• **YOUR INSTRUCTIONS**: Give again the entries below exactly, beginning at the first line and ending at the line with "of the flanges.".

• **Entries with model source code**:
— BEGIN —

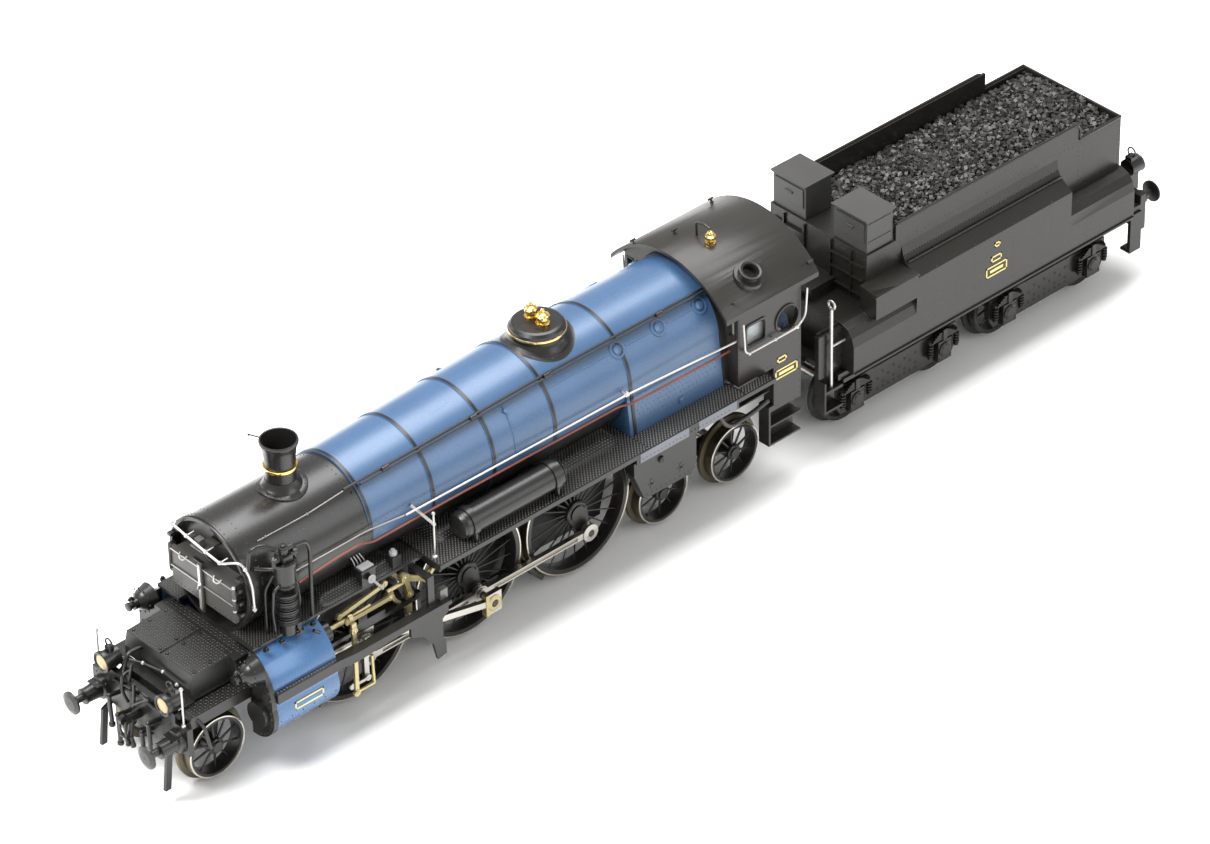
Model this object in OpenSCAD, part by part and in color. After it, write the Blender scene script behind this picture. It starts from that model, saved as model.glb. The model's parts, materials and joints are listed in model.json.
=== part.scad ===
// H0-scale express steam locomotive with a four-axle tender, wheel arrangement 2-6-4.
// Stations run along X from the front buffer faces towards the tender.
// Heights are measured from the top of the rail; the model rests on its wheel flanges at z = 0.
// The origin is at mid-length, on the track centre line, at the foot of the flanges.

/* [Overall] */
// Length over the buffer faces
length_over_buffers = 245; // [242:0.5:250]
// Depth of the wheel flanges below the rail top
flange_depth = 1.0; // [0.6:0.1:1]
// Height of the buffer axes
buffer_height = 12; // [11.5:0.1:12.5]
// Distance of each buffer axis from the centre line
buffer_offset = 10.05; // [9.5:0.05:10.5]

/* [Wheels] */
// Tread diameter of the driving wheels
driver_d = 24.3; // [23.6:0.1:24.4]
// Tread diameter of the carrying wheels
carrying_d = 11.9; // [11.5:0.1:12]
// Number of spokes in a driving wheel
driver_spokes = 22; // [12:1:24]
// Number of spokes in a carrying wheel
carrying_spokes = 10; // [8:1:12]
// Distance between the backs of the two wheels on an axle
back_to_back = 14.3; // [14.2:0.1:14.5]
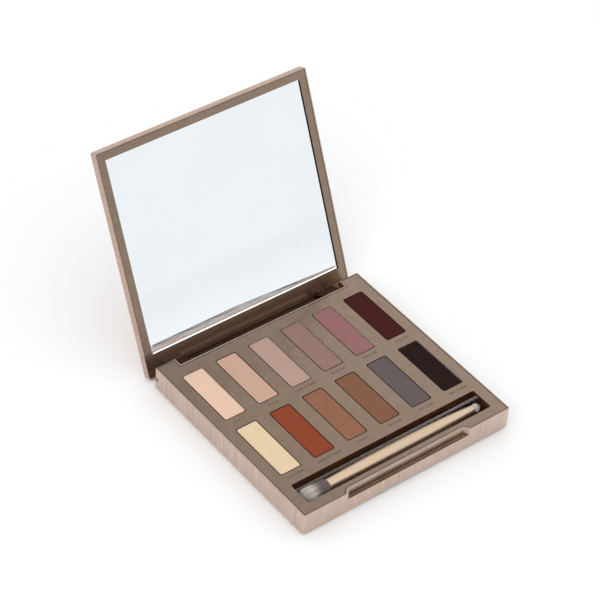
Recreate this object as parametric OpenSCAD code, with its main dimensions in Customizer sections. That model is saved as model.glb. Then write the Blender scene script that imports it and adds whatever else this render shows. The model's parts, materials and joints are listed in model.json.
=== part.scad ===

— END —

• **REPLY**:
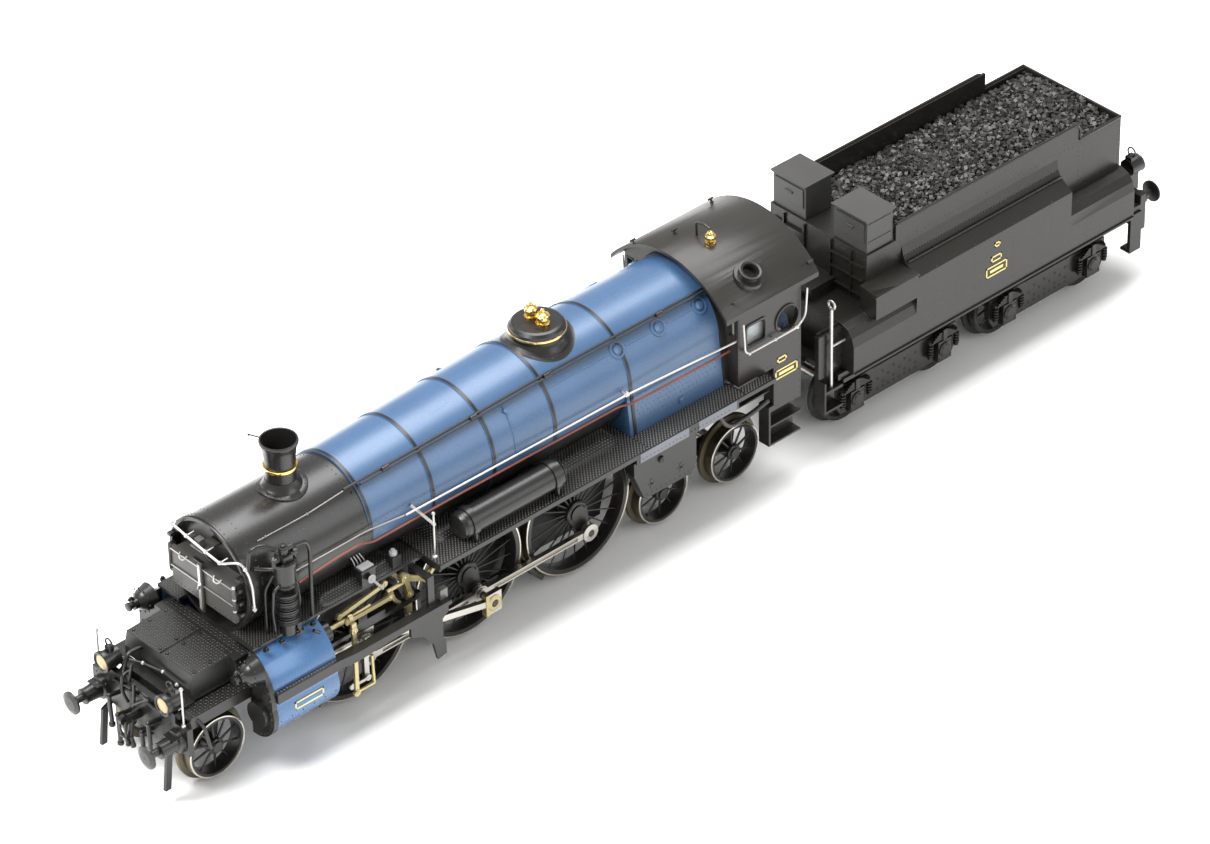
Model this object in OpenSCAD, part by part and in color. After it, write the Blender scene script behind this picture. It starts from that model, saved as model.glb. The model's parts, materials and joints are listed in model.json.
=== part.scad ===
// H0-scale express steam locomotive with a four-axle tender, wheel arrangement 2-6-4.
// Stations run along X from the front buffer faces towards the tender.
// Heights are measured from the top of the rail; the model rests on its wheel flanges at z = 0.
// The origin is at mid-length, on the track centre line, at the foot of the flanges.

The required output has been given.